Lane immediately asked Collinson if he thought that there were enough fish to justify a cannery on the Skeena. The missionary led him down to the shore and told him to see for himself—and then said that this was as good a spot as any for a cannery.
Convinced, Lane secured the purchase of 3 ½ miles of waterfront at Woodcock’s Landing and headed to San Francisco to find the money. On February 18, 1876, he incorporated the Northwestern Commercial Company with a capital stock of $200,000 “for the purpose of canning Salmon, Halibut, Oulachan, Venison, and dealing In Furs, Oils, and general merchandise in British Columbia and Alaska.” By the end of the month 80% of the stock had been disposed of, with the remaining 4,000 shares reserved for Turner, Beeton & Company of Victoria at $5 per share.
Like Turner, Beeton & Company, Lane was just a commission agent—in it for investment and profit. W.M. Neill was named as president of the Northwestern Commercial Company, and would be the actual manager of the canning operation. In March 1876, Neill headed north, and the company bought out Woodcock’s entire operation, right down to the goods in his store.
It had been a good gamble for William Woodcock. He had no real claim on the land, and his earlier attempt at bluffing had led Cunningham & Hankin to establish Port Essington at Spaksuut on the Skeena Mouth rather than pay him out.
The more important arrangement was securing a supply of fish, and that meant paying the Tsimshian people to fish—and for the right to fish. A single example of the various legal agreements was one between Neill and Paul Sebassah (Ts’ibasaa) at Kitkatla, providing exclusive rights to the chief’s fishing grounds and guaranteeing “that no one else but the men employed by the Company will be allowed to fish with the exception of my own family for their own food.”
On April 5, Lane sailed north from Victoria aboard a 92-foot McQuade & Company schooner with all of the machinery and supplies needed to build a cannery. There were three Columbia River canners to set up the machinery, and 20 experienced Chinese cannery hands. On April 19 the Northwestern Commercial Company took official possession of Woodcock’s Landing.
At the end of June the Sacramento Daily Unionreported that construction was being rushed along. By July 7 the establishment, now called Inverness Cannery, was “not quite prepared for canning,” but the canners confidently made the wildly optimistic estimate that they’d be able to put up 5,000 cases that season.

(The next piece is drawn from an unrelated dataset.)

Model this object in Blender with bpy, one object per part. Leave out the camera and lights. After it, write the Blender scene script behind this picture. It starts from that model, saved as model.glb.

They did manage to make a start—though the cannery didn’t officially begin reporting until 1877, when they packed 3,000 cases. This was mostly red spring salmon. They wouldn’t permanently switch to sockeye until 1879.
At first, Inverness wasn’t much like the cannery villages that came to be familiar on the coast. In August 1878 it was a row of whitewashed, two-storey frame buildings, stinking with “tall, smoking flues and steam jets,” and was served by a new 52-foot screw tug, the Iris. When a Colonistcorrespondent visited that month Neill claimed that the plant’s capacity was 300 cases per day, but, no doubt conscious that investors read newspapers, he complained that just now they were running short-handed. On the week of July 20 they’d averaged 700 salmon per day, but he insisted that in the past the plant had managed up to 1,500 in a single day.
In August 1878 there were 10 white people at Inverness, those 20 Chinese men, and about 80 Tsimshian—50 men and the rest women and boys. There was not yet “Indian housing” at Inverness—the people camped when not working their twelve-hour days in the plant. The Colonistcorrespondent was surprised to note First Nations daily wages—a dollar for men, .50¢ for boys, and “five bits” (about .60¢) for the women who did “a good deal of the light work, such as packing and piling up tins, japanning the cans, making nets, etc.” For the time, these were good wages—there was already fierce competition for labour, and the Tsimshian were very well aware of the value of their efforts.
The Tsimshian were also, of course, using their own boats and setting all the nets to feed the cannery—each fisherman on the traditional grounds of his house. In fact this led to a bit of a spat between Neill and Collinson. The mission people from Duncan’s Metlakatla refused to fish on Sundays, and an “indignant” Neill protested that the missionaries should be teaching these people “to obey as their first duty.” The equally indignant Collinson insisted that the wishes of the white man’s god outweighed the wishes of the white man himself, though no cannery manager ever would fully believe that.
For Lane and Neill the relationship with the Tsimshian might have been a marriage of convenience; if so, as with the Hudson’s Bay Company at Fort Simpson years before, they had underestimated the economic prowess of their new partners.
The Tsimshian leaders could not have known that this was not one cannery but an invasion—by 1878 Windsor Cannery was already a work in progress upriver at the mouth of Aberdeen Creek—but it seems likely that the intention was to absorb this new industry into the economic control of the Tsimshian, just as they had done with the fur trade.
Much would change in the coming years: legislation and gunboats, the introduction of new peoples and in ever greater numbers, company boats, segregated company housing. But in the beginning—not to diminish the vital presence of those first skilled Chinese workers—the first cannery on the northern coast of BC was very much a Tsimshian cannery. Charlie Lane might not have realized it, but he was just their commission agent.